The first comic books were essentially collections of newspaper strips. The stories of original comic books, it is suggested, grew out of the tradition of pulp magazines. The phrase “comic books” seems to have been influenced by the nickname for the strips (called funnies or funny papers). By 1938, Jerry Siegel and Joe Shuster invented Superman, perhaps the first costumed super-hero and a new genre was born. The medium of comic books would ever after be associated with muscled men in tights.

Radio plays, in the ages before television, were the primary mode of mass media. Families would sit around the radio and listen to their favorite shows, quietly enjoying the likes of Jack Benny, or The Shadow. In 1930, a former teacher and actress named Irna Phillips created a show called Painted Dreams, for which she wrote and voiced two of the female roles. Painted Dreams is recognized as the first ever soap opera, a term coined by the news media in regards to the prevalent sponsors of the daytime radio programming, generally soap companies like Procter and Gamble, targeting the house-wife demographic. Miller is more famous for having created Guiding Light, originally a 15-minute radio soap opera that continues in televised form today.

The kinds of stories that took place in comic books during the 30s and 40s were initially vignettes and short adventures with an occasional cliff-hanger. It’s considered that early comics publishers followed trends without question. The range of genres, especially at the end of the World War II, shifted greatly. There were stories written to appeal to boys and girls alike, westerns, romances, mystery, horror, super-hero. At the time, there was no end to the variety found under the counter at the local soda fountain or drugstore.

The Soap Opera, as envisioned by pioneers like Phillips, her protégé Agnes Nixon, and William Bell, were to be heard by housewives, stuck at home with a child to raise. The original radio plays were created to be scintillating enough to sell their product. When Guiding Light was first introduced to television viewers on CBS in 1951, producers and sponsors were unsure if their audience would be able to watch their shows and get their daily chores done simultaneously. The radio and televised versions of Guiding Light aired concurrently for 6 years, until the radio series was phased out.
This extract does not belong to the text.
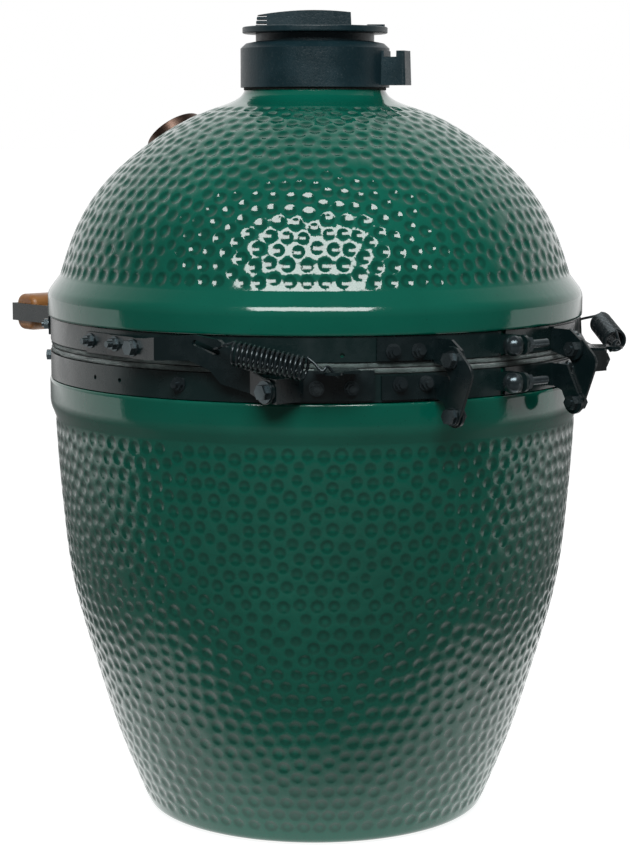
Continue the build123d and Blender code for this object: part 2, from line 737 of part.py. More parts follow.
# ---------------------------------------------------------------- thermometer
def make_thermometer():
    stem = thermometer_plane()
    case_r = 32.0
    with BuildPart() as case:
        disc(stem, 7, 2, 12)
        disc(stem, 9, 11, case_r)
        disc(stem, 11, 10, case_r - 2.5, mode=Mode.SUBTRACT)
        disc(stem, 0.6, 6.6, 7.0)
        disc(stem, -62, 62.8, 3.2)
        fillet(case.edges().filter_by(GeomType.CIRCLE).group_by(lambda e: e.radius)[-1], 1.0)
    save(case.part, "thermometer_case")
    with BuildPart() as dial:
        disc(stem, 11.1, 1.0, case_r - 2.6)
        disc(stem, 12.1, 2.4, 1.6)
    save(dial.part, "thermometer_dial")
    with BuildPart() as needle:
        with BuildSketch(stem.offset(13.1)):
            Circle(3.2)
            with BuildLine():
                Polyline((-22 * 0.7071, 22 * 0.7071), (-1.8, -1.4), (1.4, 1.8), close=True)
            make_face()
            Circle(1.66, mode=Mode.SUBTRACT)
        extrude(amount=0.8)
    save(needle.part, "thermometer_needle")
    with BuildPart() as lens:
        disc(stem, 17.2, 1.8, case_r - 2.6)
    save(lens.part, "thermometer_lens")
    with BuildPart() as clip:
        disc(stem, -28.5, 2.0, 11)
        disc(stem, -29, 3, 3.3, mode=Mode.SUBTRACT)
    save(clip.part, "thermometer_clip")


# ---------------------------------------------------------------- cap
def make_cap():
    wall_r = 72.4
    shoulder = CAP_Z + 39.0
    neck_r = 60.0
    with BuildPart() as collar:
        with BuildSketch(Plane.XZ):
            with BuildLine():
                Polyline(
                    (wall_r, CAP_Z), (CAP_R, CAP_Z), (CAP_R, shoulder), (70, shoulder + 5.0),
                    (neck_r, shoulder + 7.0), (neck_r, DISC_Z - 0.4), (18, DISC_Z - 0.4), (18, DISC_Z - 6),
                    (52, DISC_Z - 6), (54, shoulder), (wall_r, shoulder - 4), (wall_r, CAP_Z),
                )
            make_face()
        revolve(axis=Axis.Z)
        with BuildSketch(Plane.XY.offset(DISC_Z - 6)):
            Circle(20)
        extrude(amount=5.6)
        # lug on the side, with a notch in its top
        lug = radial_plane(LUG_TURN, CAP_R - 3, CAP_Z)
        with BuildSketch(Plane(origin=(0, 0, CAP_Z + 2), x_dir=lug.z_dir, z_dir=(0, 0, 1))):
            with Locations((CAP_R + 8, 0)):
                RectangleRounded(32, 24, 3)
        extrude(amount=34, taper=2)
        with BuildSketch(Plane(origin=(0, 0, CAP_Z + 30), x_dir=lug.z_dir, z_dir=(0, 0, 1))):
            with Locations((CAP_R + 8, 0)):
                Rectangle(13, 40)
        extrude(amount=8, mode=Mode.SUBTRACT)
        with BuildSketch(Plane.XY.offset(CAP_Z - 1)):
            Circle(wall_r)
        extrude(amount=shoulder - CAP_Z - 3, mode=Mode.SUBTRACT)
        with BuildSketch(Plane.XY.offset(DISC_Z - 8)):
            with PolarLocations(VENT_R, VENT_COUNT):
                SlotOverall(24, 15, rotation=90)
            Circle(2.55)
        extrude(amount=10, mode=Mode.SUBTRACT)
    save(collar.part, "cap_collar")
    with BuildPart() as seal:
        ring(70.3, wall_r - 0.1, CAP_Z - 2.5, CAP_Z + 26)
    save(seal.part, "cap_seal")


def make_damper():
    along = Plane(
        origin=(0, 0, DISC_Z), x_dir=(sin(radians(LEVER_TURN)), cos(radians(LEVER_TURN)), 0), z_dir=(0, 0, 1)
    )
    side = Plane(origin=(0, 0, DISC_Z), x_dir=along.x_dir, z_dir=along.x_dir.cross(Vector(0, 0, 1)))
    lever_half = 14.0
    disc_t = 6.5
    top = 23.0
    with BuildPart() as damper:
        with BuildSketch(Plane.XY.offset(DISC_Z)):
            Circle(DISC_R)
            with PolarLocations(VENT_R, VENT_COUNT, start_angle=180 / VENT_COUNT):
                SlotOverall(24, 15, rotation=90, mode=Mode.SUBTRACT)
        extrude(amount=disc_t)
        fillet(damper.edges().filter_by(GeomType.CIRCLE).group_by(lambda e: e.radius)[-1], 1.5)
        with BuildSketch(side.offset(-lever_half)):
            with BuildLine():
                Line((LEVER[1] + 1, 0.5), (LEVER[1], top - 2))
                ThreePointArc((LEVER[1], top - 2), (-8, top), (LEVER[0] + 3, top - 5))
                Line((LEVER[0] + 3, top - 5), (LEVER[0], 0.5))
                Line((LEVER[0], 0.5), (LEVER[1] + 1, 0.5))
            make_face()
        extrude(amount=2 * lever_half)
        # grip ribs at the outer end of the lever
        for i in range(3):
            with BuildSketch(side.offset(-lever_half - 1)):
                with Locations((LEVER[0] - 0.5, 9.2 + 4.0 * i)):
                    Rectangle(26, 1.6)
            extrude(amount=2 * lever_half + 2, mode=Mode.SUBTRACT)
        with BuildSketch(along.offset(disc_t - 0.5)):
            with Locations((DISC_R - 12, 0)):
                RectangleRounded(18, 22, 4)
        extrude(amount=3)
        with BuildSketch(along.offset(-1)):
            Circle(2.55)
        extrude(amount=40, mode=Mode.SUBTRACT)
    save(damper.part, "cap_damper")
    with BuildPart() as screw:
        base = Plane.XY.offset(DISC_Z)
        disc(base, -9.5, 9.5 + top + 0.1, 2.5)
        hex_slice(base, -12.5, 6.2, 8.0)
    save(screw.part, "cap_screw")


# ---------------------------------------------------------------- draft door
def make_draft_door():
    front = Plane.XZ.offset(DOOR_SEAT + 0.1)
    half_x, half_z = 74.0, 31.0
    with BuildPart() as frame:
        with BuildSketch(front):
            with Locations((0, DOOR_MID_Z)):
                RectangleRounded(2 * half_x, 2 * half_z, 4)
                RectangleRounded(2 * DRAFT_HALF_X - 4, 2 * DRAFT_HALF_Z - 4, 4, mode=Mode.SUBTRACT)
        extrude(amount=1.2)
        for side in (-1, 1):
            with BuildSketch(front):
                with Locations((0, DOOR_MID_Z + side * (half_z - 3.5))):
                    Rectangle(2 * half_x, 7)
            extrude(amount=9.0)
        # one groove for the screen and one for the door
        for y0, y1 in ((1.6, 3.4), (4.6, 6.6)):
            with BuildSketch(front.offset(y0)):
                with Locations((0, DOOR_MID_Z)):
                    Rectangle(2 * half_x + 2, 2 * half_z - 6)
            extrude(amount=y1 - y0, mode=Mode.SUBTRACT)
        with BuildSketch(front.offset(-1)):
            with GridLocations(2 * half_x - 14, 0.001, 2, 1):
                with Locations((0, DOOR_MID_Z)):
                    Circle(2.55)
        extrude(amount=4, mode=Mode.SUBTRACT)
    save(frame.part, "draft_frame")
    plate_half_z = half_z - 3.5
    with BuildPart() as door:
        with BuildSketch(front.offset(4.9)):
            with Locations((0, DOOR_MID_Z)):
                Rectangle(2 * DRAFT_HALF_X + 8, 2 * plate_half_z)
        extrude(amount=1.4)
        with BuildSketch(front.offset(6.3)):
            with Locations((-DRAFT_HALF_X + 4, DOOR_MID_Z)):
                RectangleRounded(7, 30, 3)
        extrude(amount=9)
    save(door.part, "draft_door")
    with BuildPart() as screen:
        with BuildSketch(front.offset(1.9)):
            with Locations((0, DOOR_MID_Z)):
                Rectangle(2 * DRAFT_HALF_X + 8, 2 * plate_half_z)
                with GridLocations(7.0, 6.6, 11, 6):
                    Circle(2.3, mode=Mode.SUBTRACT)
        extrude(amount=1.2)
    save(screen.part, "draft_screen")
    with BuildPart() as screws:
        for x in (-half_x + 7, half_x - 7):
            at = Plane(origin=front.from_local_coords((x, DOOR_MID_Z, 1.25)), z_dir=(0, -1, 0))
            disc(at, -1.2, 1.2, 2.5)
            disc(at, 0, 0.001 + 0.25, 4.6)
    save(screws.part, "draft_frame_screws")


# ---------------------------------------------------------------- build
def main():
    make_base_shell()
    make_dome_shell()
    make_fire_box()
    make_fire_ring()
    make_fire_grate()
    make_cooking_grid()
    make_gaskets()
    stud = 3.05
    hole = 2.2
    both = (1, -1)
    upper_studs = [(s * az, 497.0, stud) for s in both for az in (25.8, 20.6)]
    upper_studs += [(s * 92.9, 498.0, stud) for s in both]
    upper_studs += [(s * az, HANDLE_Z, stud) for s in both for az in (131.5, 143.0)]
    upper_holes = [(s * 35.7, 494.0, hole) for s in both]
    lower_studs = [(s * az, 466.5, stud) for s in both for az in (24.4, 19.0)]
    lower_studs += [(s * az, 463.7, stud) for s in both for az in (40.7, 34.0)]
    lower_studs += [(s * 68.9, 464.2, stud) for s in both]
    lower_studs += [(s * 131.0, 468.0, stud) for s in both]
    lower_holes = [(s * az, 463.0, hole) for s in both for az in (92.2, 84.2)]
    make_band("upper_band", *UPPER_BAND, UPPER_CLAMP_Z, upper_studs, upper_holes)
    make_band("lower_band", *LOWER_BAND, LOWER_CLAMP_Z, lower_studs, lower_holes)
    make_clamp_bolt("upper_clamp", UPPER_CLAMP_Z)
    make_clamp_bolt("lower_clamp", LOWER_CLAMP_Z)
    upper_ear = ((250, 488), (250, 508), (283, 508), (296, 499), (298, 488), (290, 479.5), (280, 481))
    lower_ear = ((250, 452.5), (250, 474), (279, 474), (297, 441), (292, 428.5), (284, 428.5), (273, 449), (262, 452.5))
    make_rear_bracket("upper_bracket", 488.2, 509.5, 16.5, 29.0, upper_ear, PIVOT_C, (25.8, 20.6), 497.0)
    make_rear_bracket("lower_bracket", 452.2, 474.5, 16.5, 28.0, lower_ear, PIVOT_D, (24.4, 19.0), 466.5)
    make_side_bracket()
    make_side_lug()
    make_rear_link()
    make_side_arm()
    make_spring()
    make_pivot_bolts()
    make_plate_bolts()
    make_handle()
    make_thermometer()
    make_cap()
    make_damper()
    make_draft_door()


main()
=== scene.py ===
import json
import math

import bmesh
import bpy
import numpy as np
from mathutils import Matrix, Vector, kdtree, noise
from mathutils.geometry import delaunay_2d_cdt


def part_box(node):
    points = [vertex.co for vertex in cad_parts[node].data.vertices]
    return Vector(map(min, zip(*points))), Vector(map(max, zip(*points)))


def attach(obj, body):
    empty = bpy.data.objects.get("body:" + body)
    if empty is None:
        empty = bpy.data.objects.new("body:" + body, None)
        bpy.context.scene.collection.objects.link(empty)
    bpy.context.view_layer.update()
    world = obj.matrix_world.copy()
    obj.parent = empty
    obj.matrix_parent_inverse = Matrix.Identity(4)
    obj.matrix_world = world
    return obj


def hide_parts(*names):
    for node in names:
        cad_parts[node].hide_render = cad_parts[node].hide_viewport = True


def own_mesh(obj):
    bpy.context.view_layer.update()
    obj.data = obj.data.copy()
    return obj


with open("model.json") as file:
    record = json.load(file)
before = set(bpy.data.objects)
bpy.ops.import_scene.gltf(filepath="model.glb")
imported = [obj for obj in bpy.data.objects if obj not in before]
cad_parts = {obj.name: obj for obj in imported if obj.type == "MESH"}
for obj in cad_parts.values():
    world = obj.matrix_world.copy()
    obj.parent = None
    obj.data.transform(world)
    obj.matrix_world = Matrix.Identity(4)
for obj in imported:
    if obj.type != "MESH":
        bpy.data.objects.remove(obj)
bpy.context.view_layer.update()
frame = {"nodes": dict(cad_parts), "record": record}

# Lengths are in millimetres up to the moment a mesh is made, which is in metres.
MM = 0.001
TURN = 2 * math.pi
SEGMENTS = 288

DIMPLE_PITCH = 16.2
DIMPLE_DEPTH = 1.75
BASE_DIMPLE_DEPTH = 1.35
DIMPLE_JITTER = 0.27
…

In 1956, Phillips made a new innovation. Her new show As the World Turns was the first ever half-hour Soap Opera. Every other daytime drama on the air eventually adopted the new 30-minute format. The new formats introduced on As the World Turns allowed for a slower pace, and a larger cast of characters, while pioneer usage of multiple cameras captured actors facial expressions more clearly. After that the average soap opera, while still considered somewhat of a trash source of storytelling, conveyed over two and a half hours of narrative per week, and many commercial dollars from sponsors.

Meanwhile, comic books had creative setbacks. After Fredric Wertham’s Seduction of the Innocent inspired a witch-hunt on comics publishers and spawned the Comics Code of America, comic books, for the next several decades were seen as the purview for a different kind of trash media. Comics were seen as the path on which the nation’s youth traveled toward juvenile delinquency.

Another comparison that can be made between Soap Operas and Comic Books is the way that fans and/or marketers have tried to re-invent the nicknames of their favorite storytelling devices. Like with comics popular phrase Graphic Novel, Soap Operas were dubbed Daytime Dramas, perhaps to escape the association with the trashy kinds of stories that come to mind when referring to Soap Operas.

As the 20th century passed into the 21st, comic books and soap operas have grown a bit past the narrative ghettoes to which they had been confined.

While both are still seen as gutter stories that play to the lowest common denominator, they each have generated a large and incredibly fervent fan base. Both sets of fans are known for incredible loyalty, occasionally beyond reason and propriety. More sedate fans merely compile generous timelines including ridiculously long continuities. As comics worlds get re-invented every decade or so, it’s sobering to consider that a typical Soap Opera reality (one would assume, and discounting dream sequences and the like) exist within a single continuity, with an evolving cast of characters, much less that any one person could keep track of it all.